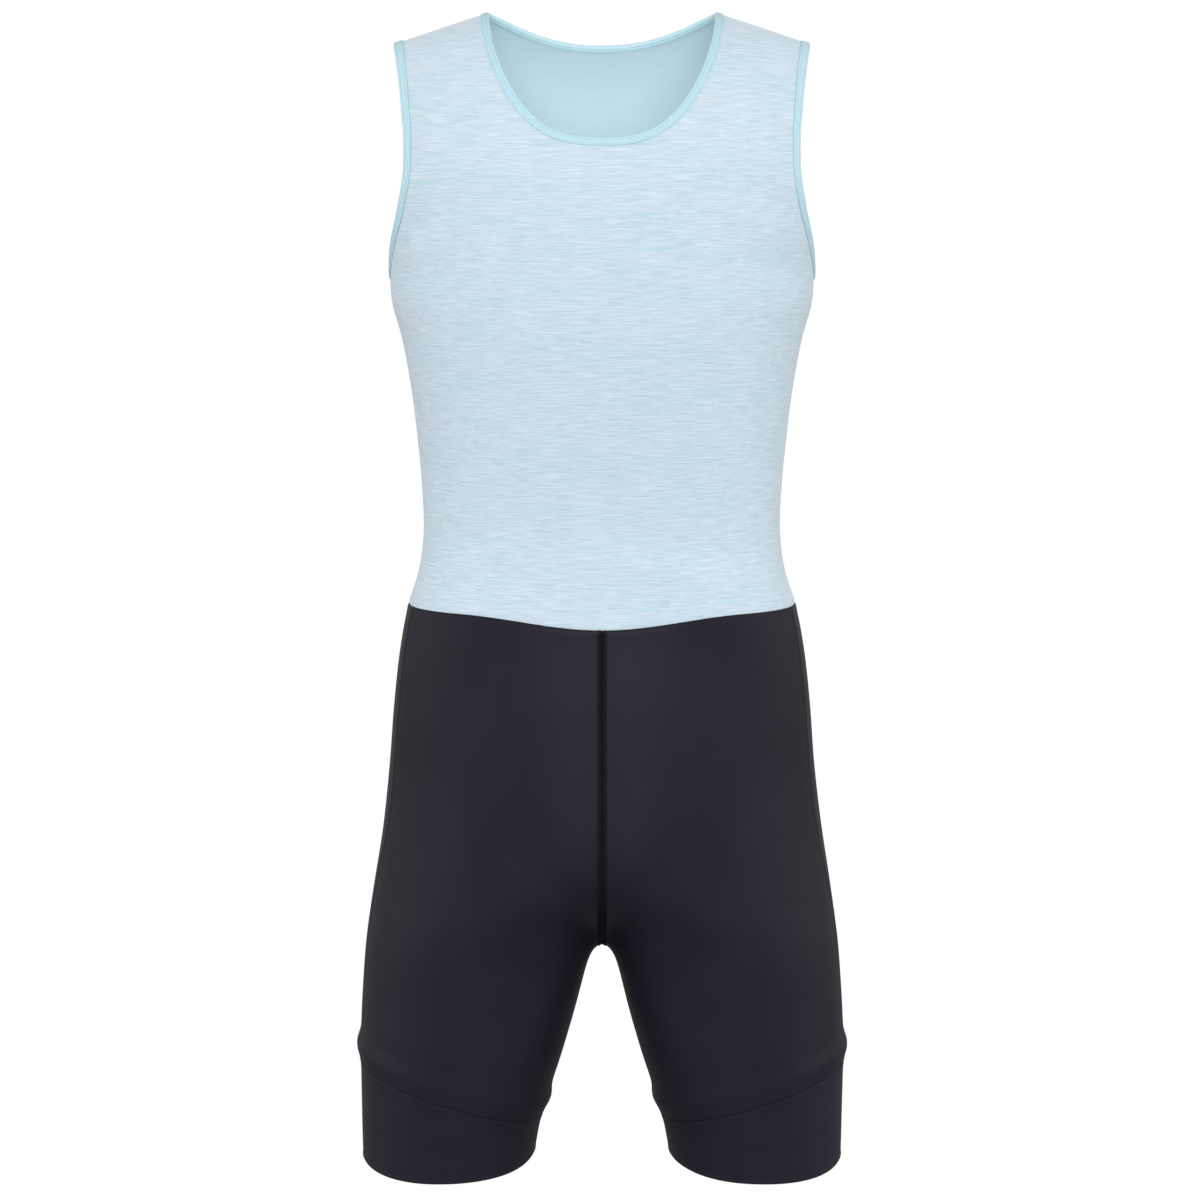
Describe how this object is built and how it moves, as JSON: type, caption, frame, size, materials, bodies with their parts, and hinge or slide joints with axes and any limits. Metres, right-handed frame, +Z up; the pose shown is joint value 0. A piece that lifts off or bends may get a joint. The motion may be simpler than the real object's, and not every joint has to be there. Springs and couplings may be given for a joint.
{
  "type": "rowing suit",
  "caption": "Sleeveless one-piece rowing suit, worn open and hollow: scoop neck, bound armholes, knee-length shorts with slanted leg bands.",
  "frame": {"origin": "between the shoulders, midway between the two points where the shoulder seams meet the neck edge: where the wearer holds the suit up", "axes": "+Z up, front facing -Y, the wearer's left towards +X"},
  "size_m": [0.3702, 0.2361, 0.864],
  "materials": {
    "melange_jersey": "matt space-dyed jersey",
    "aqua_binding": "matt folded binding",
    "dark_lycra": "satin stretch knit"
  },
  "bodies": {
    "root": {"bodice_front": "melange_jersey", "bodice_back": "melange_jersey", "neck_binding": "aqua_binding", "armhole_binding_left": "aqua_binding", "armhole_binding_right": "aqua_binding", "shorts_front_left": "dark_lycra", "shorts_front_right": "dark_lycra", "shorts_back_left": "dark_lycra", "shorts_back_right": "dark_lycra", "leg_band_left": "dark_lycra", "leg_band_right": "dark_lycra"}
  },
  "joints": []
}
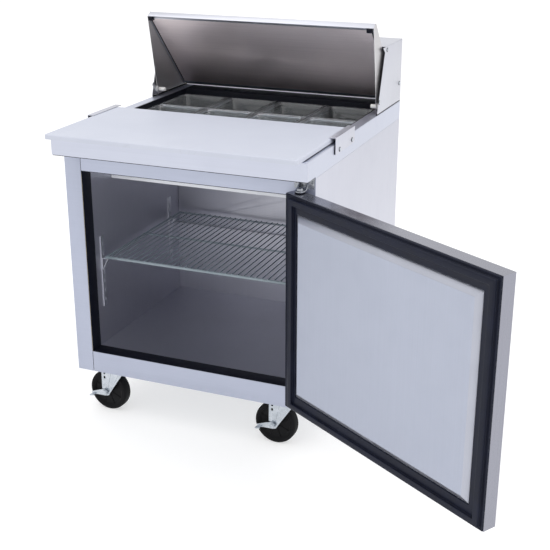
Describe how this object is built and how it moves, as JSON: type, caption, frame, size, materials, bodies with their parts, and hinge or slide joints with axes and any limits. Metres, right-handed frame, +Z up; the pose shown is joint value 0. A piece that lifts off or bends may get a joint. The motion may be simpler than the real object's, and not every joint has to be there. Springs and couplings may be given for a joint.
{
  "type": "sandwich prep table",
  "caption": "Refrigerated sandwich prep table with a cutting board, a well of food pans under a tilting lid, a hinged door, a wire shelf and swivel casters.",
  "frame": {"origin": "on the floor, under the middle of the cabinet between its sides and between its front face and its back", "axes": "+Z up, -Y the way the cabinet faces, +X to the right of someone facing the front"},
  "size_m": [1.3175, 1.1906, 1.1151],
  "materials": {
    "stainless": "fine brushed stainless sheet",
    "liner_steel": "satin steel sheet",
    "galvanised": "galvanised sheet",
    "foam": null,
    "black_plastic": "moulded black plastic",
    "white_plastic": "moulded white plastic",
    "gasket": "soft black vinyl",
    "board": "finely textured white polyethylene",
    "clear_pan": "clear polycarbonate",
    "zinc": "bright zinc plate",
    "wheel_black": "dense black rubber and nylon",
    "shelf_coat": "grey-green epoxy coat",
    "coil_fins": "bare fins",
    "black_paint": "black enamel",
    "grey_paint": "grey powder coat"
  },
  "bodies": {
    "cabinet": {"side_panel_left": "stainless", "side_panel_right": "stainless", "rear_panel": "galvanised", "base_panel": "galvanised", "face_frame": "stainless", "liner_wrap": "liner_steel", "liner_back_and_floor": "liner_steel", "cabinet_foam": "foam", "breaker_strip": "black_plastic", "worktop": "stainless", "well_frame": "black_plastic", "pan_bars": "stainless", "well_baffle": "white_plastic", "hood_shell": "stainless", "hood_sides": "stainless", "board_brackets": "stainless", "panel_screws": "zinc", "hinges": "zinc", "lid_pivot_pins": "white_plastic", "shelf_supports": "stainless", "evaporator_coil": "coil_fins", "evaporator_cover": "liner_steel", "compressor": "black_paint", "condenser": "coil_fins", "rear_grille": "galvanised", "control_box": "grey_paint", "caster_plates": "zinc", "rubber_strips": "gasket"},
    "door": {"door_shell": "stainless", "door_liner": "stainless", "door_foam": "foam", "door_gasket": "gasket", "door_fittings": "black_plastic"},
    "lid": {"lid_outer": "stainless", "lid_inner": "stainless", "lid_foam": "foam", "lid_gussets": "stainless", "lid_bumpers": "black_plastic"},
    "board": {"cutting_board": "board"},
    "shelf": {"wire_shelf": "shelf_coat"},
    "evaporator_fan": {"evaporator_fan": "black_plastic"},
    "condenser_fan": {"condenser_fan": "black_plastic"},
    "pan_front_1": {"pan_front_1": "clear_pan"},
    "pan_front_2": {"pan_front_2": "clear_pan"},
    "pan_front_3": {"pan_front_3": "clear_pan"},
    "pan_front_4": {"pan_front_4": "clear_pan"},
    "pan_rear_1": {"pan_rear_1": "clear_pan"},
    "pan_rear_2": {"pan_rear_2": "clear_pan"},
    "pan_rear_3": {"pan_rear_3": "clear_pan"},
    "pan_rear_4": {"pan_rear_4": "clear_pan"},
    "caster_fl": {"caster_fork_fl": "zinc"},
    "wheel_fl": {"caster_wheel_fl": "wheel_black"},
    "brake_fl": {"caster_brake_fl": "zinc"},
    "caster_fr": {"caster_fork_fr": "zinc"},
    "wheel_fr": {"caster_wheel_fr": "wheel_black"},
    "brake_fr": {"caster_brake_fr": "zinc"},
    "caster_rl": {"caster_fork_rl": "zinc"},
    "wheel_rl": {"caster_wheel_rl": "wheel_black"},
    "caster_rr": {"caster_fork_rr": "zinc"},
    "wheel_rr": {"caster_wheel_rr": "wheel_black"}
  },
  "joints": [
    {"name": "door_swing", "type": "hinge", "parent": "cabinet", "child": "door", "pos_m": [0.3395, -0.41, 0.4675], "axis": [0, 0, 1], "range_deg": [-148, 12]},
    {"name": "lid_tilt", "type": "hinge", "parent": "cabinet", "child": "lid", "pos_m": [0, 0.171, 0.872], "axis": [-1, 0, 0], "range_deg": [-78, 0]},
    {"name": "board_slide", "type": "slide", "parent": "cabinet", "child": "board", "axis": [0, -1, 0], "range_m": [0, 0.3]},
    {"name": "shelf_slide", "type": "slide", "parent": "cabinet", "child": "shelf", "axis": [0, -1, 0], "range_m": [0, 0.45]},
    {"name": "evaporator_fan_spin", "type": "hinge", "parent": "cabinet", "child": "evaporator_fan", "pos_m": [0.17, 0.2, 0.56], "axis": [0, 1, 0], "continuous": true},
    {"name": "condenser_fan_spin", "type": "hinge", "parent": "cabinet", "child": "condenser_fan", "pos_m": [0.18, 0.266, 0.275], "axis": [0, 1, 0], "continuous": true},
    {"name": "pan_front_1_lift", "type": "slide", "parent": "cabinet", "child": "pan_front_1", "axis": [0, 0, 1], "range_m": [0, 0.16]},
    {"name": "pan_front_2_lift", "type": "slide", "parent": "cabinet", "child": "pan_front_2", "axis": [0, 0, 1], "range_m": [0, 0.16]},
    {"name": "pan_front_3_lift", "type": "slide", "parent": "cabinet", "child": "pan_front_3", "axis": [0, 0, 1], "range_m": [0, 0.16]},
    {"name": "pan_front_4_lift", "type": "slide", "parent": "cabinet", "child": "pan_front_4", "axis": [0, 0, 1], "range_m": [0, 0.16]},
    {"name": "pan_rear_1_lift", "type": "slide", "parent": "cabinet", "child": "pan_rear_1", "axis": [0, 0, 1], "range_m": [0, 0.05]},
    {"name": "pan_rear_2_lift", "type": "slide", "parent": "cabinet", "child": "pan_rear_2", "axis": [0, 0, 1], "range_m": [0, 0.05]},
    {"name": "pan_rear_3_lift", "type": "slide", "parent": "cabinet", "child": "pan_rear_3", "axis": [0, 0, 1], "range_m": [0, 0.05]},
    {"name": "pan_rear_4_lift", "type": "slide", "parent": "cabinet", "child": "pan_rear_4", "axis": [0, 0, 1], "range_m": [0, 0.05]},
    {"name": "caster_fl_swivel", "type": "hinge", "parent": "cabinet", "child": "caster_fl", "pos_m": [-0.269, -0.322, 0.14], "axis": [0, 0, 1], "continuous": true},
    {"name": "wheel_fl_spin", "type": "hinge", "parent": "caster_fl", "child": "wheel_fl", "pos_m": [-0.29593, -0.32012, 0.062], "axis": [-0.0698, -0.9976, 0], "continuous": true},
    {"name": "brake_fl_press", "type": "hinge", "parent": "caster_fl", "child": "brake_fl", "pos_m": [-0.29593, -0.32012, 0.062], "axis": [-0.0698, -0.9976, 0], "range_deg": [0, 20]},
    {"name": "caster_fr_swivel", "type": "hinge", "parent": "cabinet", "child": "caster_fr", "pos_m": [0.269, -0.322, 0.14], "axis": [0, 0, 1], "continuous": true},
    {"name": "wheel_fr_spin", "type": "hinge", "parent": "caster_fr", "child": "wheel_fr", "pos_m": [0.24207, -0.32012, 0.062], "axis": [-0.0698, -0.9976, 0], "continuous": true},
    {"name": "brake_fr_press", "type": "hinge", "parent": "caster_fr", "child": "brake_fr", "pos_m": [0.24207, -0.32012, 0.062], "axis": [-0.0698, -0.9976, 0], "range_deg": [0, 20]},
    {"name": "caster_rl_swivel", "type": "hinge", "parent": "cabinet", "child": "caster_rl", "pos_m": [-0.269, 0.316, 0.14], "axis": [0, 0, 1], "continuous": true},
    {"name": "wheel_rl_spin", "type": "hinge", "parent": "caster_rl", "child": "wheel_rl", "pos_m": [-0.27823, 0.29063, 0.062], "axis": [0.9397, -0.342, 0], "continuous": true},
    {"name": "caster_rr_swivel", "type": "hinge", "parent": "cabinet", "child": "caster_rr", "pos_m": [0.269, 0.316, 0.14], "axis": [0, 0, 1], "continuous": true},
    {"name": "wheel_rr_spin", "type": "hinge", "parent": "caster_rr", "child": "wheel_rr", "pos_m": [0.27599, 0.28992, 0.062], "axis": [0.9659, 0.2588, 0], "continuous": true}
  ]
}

◆ ◆ ◆ ◆ ◆ ◆ ◆

Goal: Answer with one number only: how many lines above contain the word "joints".

Result for this exercise: 4